Thailand and Burma: water = blessing
Blessing in water fight! | Photo credit: Flickr Creative Commons Melosh
In these two Southeast Asia country, throwing water at each other is a symbol of blessing. So it shouldn’t be surprising that for the New Year, people throw water at one another as a form of blessing. Furthermore, it symbolizes starting the New Year with a clean soul.
Siberia: don’t try this at home, not that you can
A tradition whose origin I can’t trace on the vastness of the internet, the Siberians has a lovely way of staying alert to celebrate the new year: by jumping into frozen lake carrying tree trunks. This certainly doesn’t sound safe and I won’t recommend anyone to try.
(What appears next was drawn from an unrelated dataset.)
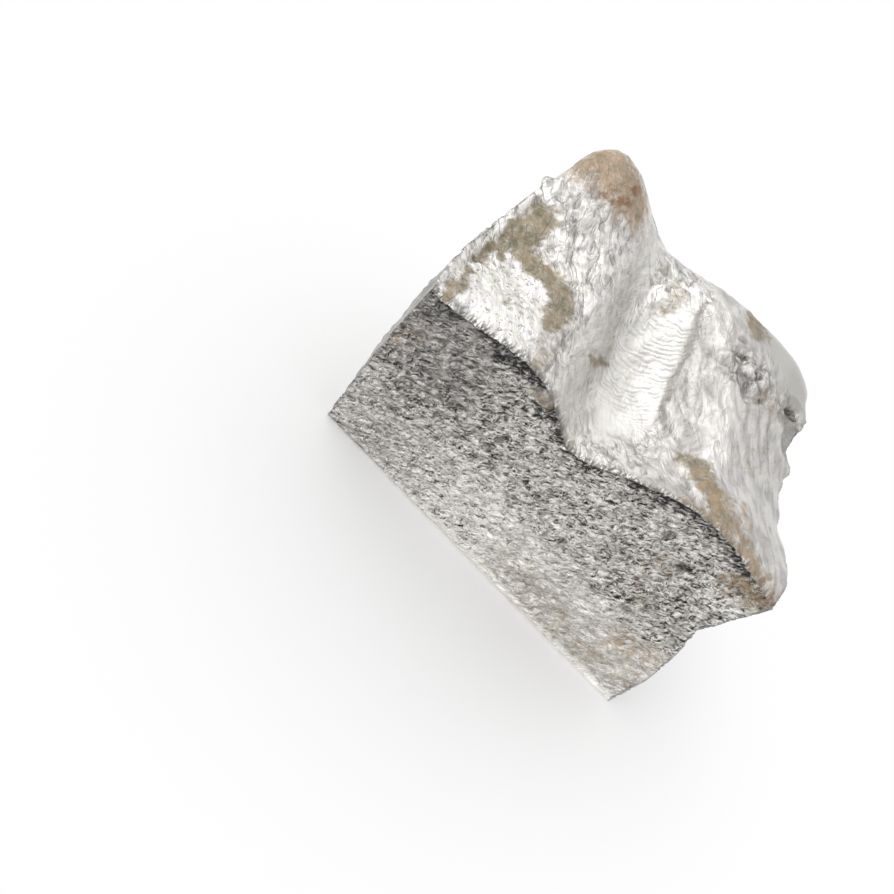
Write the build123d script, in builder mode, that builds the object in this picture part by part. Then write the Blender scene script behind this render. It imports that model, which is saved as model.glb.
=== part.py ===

New Zealand: pots and pans ftw
With a tradition that’s not dissimilar to the Irish, the Kiwis bang their way to the new year with pots and pans instead of Christmas leftovers. The noise is said to drive off evil spirits, and it certainly isn’t the main source of noise anymore with fireworks and everything.
Russia: wish upon a drink
This tradition doesn’t have as longstanding a background as most of the ones we have mentioned. Originated during the 20th century in the Communist era, New Year’s Eve is one of the few holidays when celebration was still allowed and hence its popularity reigned to the 21st century. You are to write your wish for the coming year, burn it and drink the ashes with a glass of champagne at Midnight. I certainly hope your wish isn’t very long.
United States: Watch something drop and kisses
While watching something drop seems to be the norm for the Americans, it wasn’t always like this. There are many saying of how this came to be, but one thing is for sure: it originated from the New York Times Square. Whether it was banned firework or otherwise, watching the ball drop in Times Square is the norm. other cities have also followed suit, but there’s none as famous as NYC.
Another tradition that has been frequently mentioned in pop culture is the midnight kiss. However, it comes about, kissing someone your love or even a stranger at midnight is a popular thing many do. There are no shortage of romance novels on this topic!